++++ Dataset entries

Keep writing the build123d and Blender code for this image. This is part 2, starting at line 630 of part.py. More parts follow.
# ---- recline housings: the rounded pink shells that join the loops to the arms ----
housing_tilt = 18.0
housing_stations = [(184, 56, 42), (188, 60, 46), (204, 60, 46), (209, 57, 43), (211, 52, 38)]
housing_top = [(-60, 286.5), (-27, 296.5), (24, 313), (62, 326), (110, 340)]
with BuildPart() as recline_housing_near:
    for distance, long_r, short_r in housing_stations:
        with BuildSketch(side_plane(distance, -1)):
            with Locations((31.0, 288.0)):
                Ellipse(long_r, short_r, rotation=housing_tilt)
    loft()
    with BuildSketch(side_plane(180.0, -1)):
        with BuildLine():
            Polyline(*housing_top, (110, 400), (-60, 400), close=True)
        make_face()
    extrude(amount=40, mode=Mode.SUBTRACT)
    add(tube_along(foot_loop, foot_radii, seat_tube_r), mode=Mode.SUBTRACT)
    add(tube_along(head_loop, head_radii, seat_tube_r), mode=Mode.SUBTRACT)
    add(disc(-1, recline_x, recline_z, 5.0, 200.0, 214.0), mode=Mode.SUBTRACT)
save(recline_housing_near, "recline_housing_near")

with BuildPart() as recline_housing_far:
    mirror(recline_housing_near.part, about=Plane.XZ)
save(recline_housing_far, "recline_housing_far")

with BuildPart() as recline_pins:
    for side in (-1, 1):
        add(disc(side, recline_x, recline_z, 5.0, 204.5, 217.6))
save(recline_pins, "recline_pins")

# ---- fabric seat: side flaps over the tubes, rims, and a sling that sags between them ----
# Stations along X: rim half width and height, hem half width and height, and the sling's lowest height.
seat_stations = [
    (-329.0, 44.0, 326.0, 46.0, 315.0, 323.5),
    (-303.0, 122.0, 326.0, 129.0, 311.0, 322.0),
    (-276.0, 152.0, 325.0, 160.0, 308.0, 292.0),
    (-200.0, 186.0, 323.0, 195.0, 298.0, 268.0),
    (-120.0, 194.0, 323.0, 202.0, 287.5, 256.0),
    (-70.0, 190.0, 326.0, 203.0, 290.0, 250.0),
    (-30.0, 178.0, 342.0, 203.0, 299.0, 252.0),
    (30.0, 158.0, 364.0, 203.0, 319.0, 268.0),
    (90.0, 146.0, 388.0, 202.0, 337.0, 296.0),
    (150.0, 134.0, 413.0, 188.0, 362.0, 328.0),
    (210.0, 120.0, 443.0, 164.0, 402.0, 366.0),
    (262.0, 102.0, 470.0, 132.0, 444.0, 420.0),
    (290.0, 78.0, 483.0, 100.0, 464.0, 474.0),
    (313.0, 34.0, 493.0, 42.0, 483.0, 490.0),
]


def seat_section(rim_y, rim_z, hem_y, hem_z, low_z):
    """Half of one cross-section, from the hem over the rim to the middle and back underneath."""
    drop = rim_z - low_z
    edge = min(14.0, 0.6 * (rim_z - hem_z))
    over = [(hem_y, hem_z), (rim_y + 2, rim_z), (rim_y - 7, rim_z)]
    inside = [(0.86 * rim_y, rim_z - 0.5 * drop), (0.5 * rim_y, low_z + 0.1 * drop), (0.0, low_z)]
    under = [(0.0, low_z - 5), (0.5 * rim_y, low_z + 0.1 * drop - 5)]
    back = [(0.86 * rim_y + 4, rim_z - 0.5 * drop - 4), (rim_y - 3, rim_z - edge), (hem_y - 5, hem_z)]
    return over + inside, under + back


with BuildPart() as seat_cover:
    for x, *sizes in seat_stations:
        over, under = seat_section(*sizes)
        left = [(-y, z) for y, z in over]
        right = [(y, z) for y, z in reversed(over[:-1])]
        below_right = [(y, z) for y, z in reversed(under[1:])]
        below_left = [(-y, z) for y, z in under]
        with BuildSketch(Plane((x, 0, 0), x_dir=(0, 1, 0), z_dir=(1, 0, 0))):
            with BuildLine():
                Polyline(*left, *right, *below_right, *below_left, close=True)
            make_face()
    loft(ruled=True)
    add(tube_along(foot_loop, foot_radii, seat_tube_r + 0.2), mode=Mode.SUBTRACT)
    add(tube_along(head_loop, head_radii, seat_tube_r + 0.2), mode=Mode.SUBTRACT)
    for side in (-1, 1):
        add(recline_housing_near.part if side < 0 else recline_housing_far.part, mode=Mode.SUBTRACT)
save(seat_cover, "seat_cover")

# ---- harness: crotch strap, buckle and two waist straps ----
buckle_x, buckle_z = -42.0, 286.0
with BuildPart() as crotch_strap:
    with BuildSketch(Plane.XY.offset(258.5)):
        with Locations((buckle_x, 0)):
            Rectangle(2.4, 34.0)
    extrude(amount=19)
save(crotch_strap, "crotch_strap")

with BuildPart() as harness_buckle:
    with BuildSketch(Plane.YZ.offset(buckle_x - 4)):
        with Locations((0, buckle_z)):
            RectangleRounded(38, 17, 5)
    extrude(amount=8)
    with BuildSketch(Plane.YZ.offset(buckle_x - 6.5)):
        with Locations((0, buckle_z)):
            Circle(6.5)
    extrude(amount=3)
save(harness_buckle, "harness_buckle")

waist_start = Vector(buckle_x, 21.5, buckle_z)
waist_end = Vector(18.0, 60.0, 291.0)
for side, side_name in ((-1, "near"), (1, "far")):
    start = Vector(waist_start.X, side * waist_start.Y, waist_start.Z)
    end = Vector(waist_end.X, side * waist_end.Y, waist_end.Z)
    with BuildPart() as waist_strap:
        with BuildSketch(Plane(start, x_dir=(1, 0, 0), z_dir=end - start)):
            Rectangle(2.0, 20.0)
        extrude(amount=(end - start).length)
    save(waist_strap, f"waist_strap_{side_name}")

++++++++
++++ Dataset entries

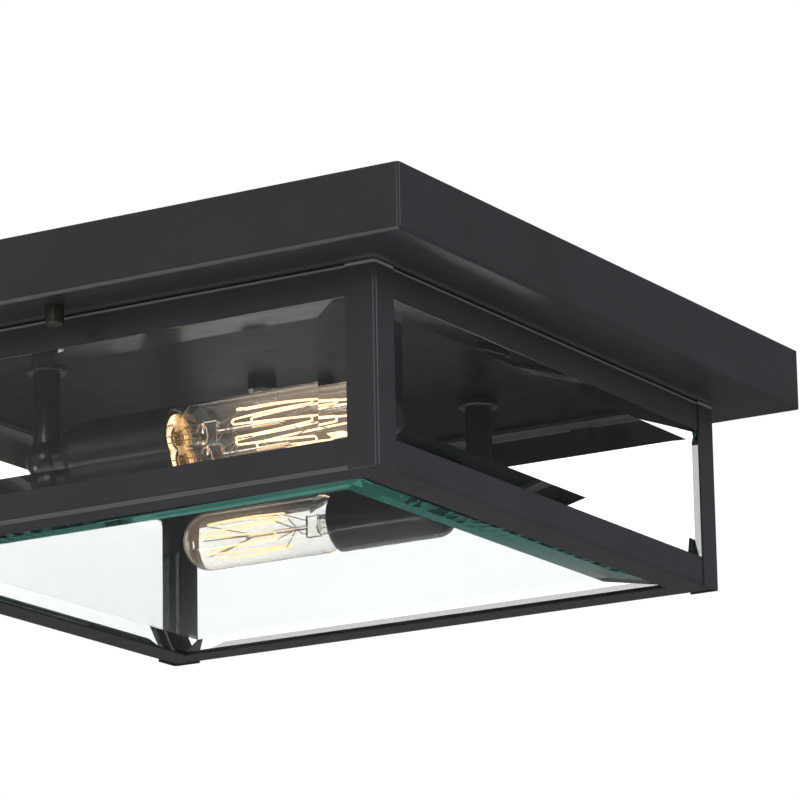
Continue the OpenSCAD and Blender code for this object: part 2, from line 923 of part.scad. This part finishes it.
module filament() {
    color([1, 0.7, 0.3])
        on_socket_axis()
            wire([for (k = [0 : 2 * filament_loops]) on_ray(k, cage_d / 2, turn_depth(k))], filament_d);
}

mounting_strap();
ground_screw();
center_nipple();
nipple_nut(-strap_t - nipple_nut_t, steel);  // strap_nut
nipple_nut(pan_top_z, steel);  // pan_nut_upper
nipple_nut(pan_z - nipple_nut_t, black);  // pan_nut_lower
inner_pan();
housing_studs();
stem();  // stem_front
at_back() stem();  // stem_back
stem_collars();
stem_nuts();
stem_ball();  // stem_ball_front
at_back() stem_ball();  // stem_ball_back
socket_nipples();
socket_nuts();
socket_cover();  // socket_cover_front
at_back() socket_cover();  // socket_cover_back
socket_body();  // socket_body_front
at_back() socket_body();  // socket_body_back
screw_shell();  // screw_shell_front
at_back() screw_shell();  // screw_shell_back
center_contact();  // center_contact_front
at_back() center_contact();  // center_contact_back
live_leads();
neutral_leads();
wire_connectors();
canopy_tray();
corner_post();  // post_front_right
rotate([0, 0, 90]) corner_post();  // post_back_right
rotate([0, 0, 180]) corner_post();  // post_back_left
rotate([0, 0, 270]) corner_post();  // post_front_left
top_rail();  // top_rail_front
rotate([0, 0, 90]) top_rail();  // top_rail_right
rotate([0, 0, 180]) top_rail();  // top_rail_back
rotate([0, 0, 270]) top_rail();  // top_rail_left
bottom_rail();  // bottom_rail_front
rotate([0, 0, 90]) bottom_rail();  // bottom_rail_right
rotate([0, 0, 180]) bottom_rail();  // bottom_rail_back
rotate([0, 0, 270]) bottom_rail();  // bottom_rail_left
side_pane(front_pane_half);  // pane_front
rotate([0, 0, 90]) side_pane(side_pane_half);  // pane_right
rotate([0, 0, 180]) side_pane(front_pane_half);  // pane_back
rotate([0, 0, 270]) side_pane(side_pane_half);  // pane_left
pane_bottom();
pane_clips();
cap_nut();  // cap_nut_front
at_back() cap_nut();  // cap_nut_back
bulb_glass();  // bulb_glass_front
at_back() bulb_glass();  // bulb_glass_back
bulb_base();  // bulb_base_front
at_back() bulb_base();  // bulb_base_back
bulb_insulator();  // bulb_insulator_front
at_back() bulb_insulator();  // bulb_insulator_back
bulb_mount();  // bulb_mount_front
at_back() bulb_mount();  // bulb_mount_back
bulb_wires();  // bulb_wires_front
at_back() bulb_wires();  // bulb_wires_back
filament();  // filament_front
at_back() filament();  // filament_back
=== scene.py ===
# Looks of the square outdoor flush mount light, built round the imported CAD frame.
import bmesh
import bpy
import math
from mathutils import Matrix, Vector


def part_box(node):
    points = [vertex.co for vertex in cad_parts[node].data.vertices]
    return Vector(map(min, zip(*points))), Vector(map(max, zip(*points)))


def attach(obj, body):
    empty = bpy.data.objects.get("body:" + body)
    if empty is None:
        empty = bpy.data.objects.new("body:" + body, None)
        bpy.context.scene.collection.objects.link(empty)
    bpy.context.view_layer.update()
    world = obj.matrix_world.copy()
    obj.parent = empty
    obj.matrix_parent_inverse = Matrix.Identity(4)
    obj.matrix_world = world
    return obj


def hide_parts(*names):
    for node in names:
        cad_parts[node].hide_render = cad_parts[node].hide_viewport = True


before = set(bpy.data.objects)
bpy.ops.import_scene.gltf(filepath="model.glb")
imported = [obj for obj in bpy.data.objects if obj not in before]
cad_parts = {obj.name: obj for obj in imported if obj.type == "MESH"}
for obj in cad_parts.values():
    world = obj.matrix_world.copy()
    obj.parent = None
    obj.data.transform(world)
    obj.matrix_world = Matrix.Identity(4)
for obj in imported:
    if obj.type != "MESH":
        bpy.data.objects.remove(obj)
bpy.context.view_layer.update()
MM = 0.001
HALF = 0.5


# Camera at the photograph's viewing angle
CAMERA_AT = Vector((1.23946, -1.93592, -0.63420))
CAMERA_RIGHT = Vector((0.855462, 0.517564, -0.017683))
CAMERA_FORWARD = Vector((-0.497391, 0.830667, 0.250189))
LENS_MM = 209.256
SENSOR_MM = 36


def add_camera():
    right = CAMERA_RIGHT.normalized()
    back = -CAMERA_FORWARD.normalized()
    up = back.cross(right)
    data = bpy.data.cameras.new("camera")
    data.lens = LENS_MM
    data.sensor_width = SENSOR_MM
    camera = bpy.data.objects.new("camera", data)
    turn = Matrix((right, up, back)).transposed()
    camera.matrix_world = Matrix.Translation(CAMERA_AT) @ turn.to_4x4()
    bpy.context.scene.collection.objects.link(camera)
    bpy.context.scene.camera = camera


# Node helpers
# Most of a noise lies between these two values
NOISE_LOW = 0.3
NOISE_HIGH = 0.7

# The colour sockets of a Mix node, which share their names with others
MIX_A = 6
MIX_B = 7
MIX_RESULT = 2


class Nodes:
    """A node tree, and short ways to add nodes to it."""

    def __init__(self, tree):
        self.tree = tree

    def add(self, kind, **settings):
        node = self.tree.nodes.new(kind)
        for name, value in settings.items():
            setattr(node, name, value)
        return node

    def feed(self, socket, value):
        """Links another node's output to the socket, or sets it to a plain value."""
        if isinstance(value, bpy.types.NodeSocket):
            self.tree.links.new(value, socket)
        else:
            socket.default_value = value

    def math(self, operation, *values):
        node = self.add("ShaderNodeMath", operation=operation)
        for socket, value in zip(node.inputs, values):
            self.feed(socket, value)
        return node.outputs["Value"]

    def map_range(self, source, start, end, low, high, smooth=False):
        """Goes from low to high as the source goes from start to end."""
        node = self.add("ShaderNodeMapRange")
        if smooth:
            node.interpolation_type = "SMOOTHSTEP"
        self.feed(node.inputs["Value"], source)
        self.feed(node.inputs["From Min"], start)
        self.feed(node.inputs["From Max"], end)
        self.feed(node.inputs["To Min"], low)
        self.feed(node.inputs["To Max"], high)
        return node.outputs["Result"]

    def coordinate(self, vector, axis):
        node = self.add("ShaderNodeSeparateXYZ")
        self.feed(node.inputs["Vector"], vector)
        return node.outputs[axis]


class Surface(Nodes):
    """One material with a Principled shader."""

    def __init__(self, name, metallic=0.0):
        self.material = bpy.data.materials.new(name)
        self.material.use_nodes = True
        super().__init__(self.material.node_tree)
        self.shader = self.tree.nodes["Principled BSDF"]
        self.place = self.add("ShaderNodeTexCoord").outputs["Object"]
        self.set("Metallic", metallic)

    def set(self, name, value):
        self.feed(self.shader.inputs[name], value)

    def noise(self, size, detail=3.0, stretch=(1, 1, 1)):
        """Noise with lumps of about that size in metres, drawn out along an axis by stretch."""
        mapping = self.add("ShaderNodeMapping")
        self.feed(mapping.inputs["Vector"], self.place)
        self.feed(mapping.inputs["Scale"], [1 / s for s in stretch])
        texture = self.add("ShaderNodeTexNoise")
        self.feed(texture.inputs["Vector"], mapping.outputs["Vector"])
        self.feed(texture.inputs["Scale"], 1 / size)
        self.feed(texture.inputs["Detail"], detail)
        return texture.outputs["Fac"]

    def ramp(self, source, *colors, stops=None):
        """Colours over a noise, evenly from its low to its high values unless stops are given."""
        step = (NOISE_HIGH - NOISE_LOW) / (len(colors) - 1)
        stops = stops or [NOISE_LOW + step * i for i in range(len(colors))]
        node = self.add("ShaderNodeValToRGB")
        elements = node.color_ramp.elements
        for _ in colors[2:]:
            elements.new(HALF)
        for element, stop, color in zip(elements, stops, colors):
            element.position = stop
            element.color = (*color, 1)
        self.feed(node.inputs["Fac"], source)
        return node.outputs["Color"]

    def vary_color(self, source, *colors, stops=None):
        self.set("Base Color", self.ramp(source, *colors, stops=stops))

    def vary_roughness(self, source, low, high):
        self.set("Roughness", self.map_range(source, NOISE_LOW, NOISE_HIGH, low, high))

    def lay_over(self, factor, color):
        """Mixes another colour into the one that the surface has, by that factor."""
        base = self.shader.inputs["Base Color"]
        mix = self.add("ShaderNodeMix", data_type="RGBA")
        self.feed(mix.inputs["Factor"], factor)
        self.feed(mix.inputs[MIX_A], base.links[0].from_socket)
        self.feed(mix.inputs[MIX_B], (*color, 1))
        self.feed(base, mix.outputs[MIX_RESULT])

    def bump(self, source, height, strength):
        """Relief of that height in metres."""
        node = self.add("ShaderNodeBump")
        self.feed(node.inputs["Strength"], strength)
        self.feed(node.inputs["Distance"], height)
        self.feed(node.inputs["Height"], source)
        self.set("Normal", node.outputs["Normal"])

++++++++

_Task brief_
Look back at the entries above. Retype the line with "pane_clips();", the line with "obj.matrix_world = Matrix.Identity(4)", and all lines in between.

_The result_
pane_clips();
cap_nut();  // cap_nut_front
at_back() cap_nut();  // cap_nut_back
bulb_glass();  // bulb_glass_front
at_back() bulb_glass();  // bulb_glass_back
bulb_base();  // bulb_base_front
at_back() bulb_base();  // bulb_base_back
bulb_insulator();  // bulb_insulator_front
at_back() bulb_insulator();  // bulb_insulator_back
bulb_mount();  // bulb_mount_front
at_back() bulb_mount();  // bulb_mount_back
bulb_wires();  // bulb_wires_front
at_back() bulb_wires();  // bulb_wires_back
filament();  // filament_front
at_back() filament();  // filament_back
=== scene.py ===
# Looks of the square outdoor flush mount light, built round the imported CAD frame.
import bmesh
import bpy
import math
from mathutils import Matrix, Vector


def part_box(node):
    points = [vertex.co for vertex in cad_parts[node].data.vertices]
    return Vector(map(min, zip(*points))), Vector(map(max, zip(*points)))


def attach(obj, body):
    empty = bpy.data.objects.get("body:" + body)
    if empty is None:
        empty = bpy.data.objects.new("body:" + body, None)
        bpy.context.scene.collection.objects.link(empty)
    bpy.context.view_layer.update()
    world = obj.matrix_world.copy()
    obj.parent = empty
    obj.matrix_parent_inverse = Matrix.Identity(4)
    obj.matrix_world = world
    return obj


def hide_parts(*names):
    for node in names:
        cad_parts[node].hide_render = cad_parts[node].hide_viewport = True


before = set(bpy.data.objects)
bpy.ops.import_scene.gltf(filepath="model.glb")
imported = [obj for obj in bpy.data.objects if obj not in before]
cad_parts = {obj.name: obj for obj in imported if obj.type == "MESH"}
for obj in cad_parts.values():
    world = obj.matrix_world.copy()
    obj.parent = None
    obj.data.transform(world)
    obj.matrix_world = Matrix.Identity(4)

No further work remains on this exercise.